When coming up with imperfect lives and imperfect people made my view and theory that everyone has a story to tell no matter age, color, race, religion. There’s something happening every second that can expand to a wonderful story. Like The Scorpion's Tale.
I found this story when I still lived in Mexico City. How the story came to life was that I went to the offices of a prison in Mexico City to get my background checked in order to get my Mexican citizenship. But before entering the offices I saw a big line of laddies with kids. I asked my lawyer why they were making a line, and he explained that they were going to meet their family members that are inside the prison. So what I did was capture in my mind the faces of all the people waiting to go inside to meet their family members. From their faces I realized that there's a story to tell, and that's how it all started.
Your film crew depend on you. They see you as the leader, and a good leader is always in control of every up and down moment on set.
• The Scorpion’s Tale has everything it takes to be transformed into a feature-length film for example. Or did you ever consider turning the short into a television series? It’s a pity we can admire your work only during those 22 minutes...

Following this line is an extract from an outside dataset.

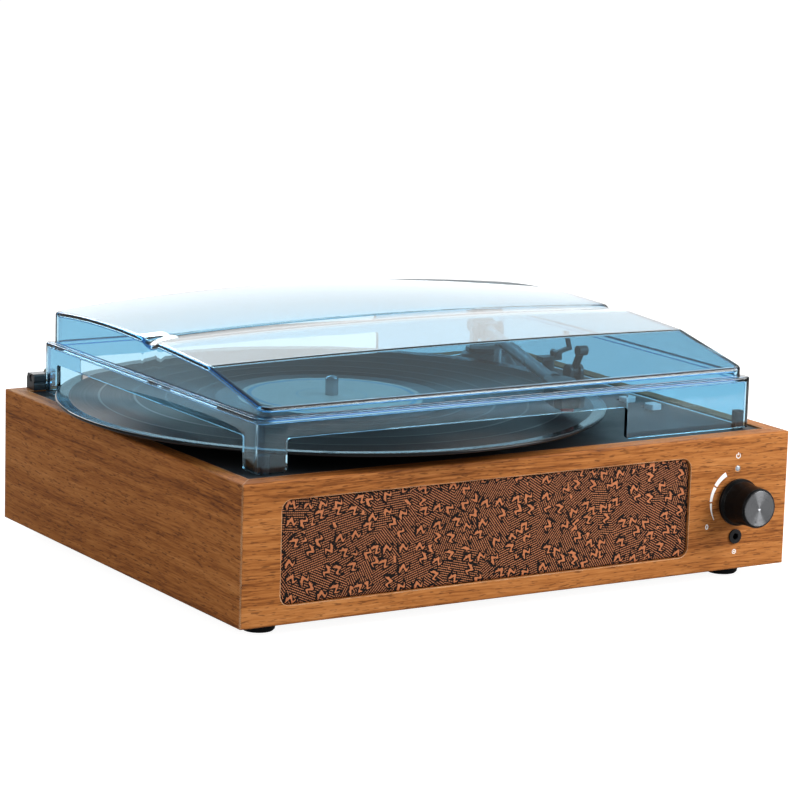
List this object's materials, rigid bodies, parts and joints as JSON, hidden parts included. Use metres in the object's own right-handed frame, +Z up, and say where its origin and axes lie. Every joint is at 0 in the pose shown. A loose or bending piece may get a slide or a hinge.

The way The Scorpion's Tale was written was to either be a stand alone film or a series of episodes. You can notice that in the end of the movie. We are making it into a feature film next year. Right now we have been working on the script since January this year.
• Can you tell us something about the other projects you are working on? Where can our readers follow your growing star?
This year I’m directing a movie about an immigrant family stuck in the back of a truck at the impound lot of the border between Mexico and USA. And next year I'm flying to Argentina to direct an action feature film.
You guys can follow my work at the links below.
• Many thanks for joining Vegas Movie Awards, Jhosimar. We can’t wait to discover your upcoming work!
Thank you so much for having me and The Scorpion’s Tale here at Vegas Movie Awards. Definitely will comeback with my next feature film to VMA. Thank you!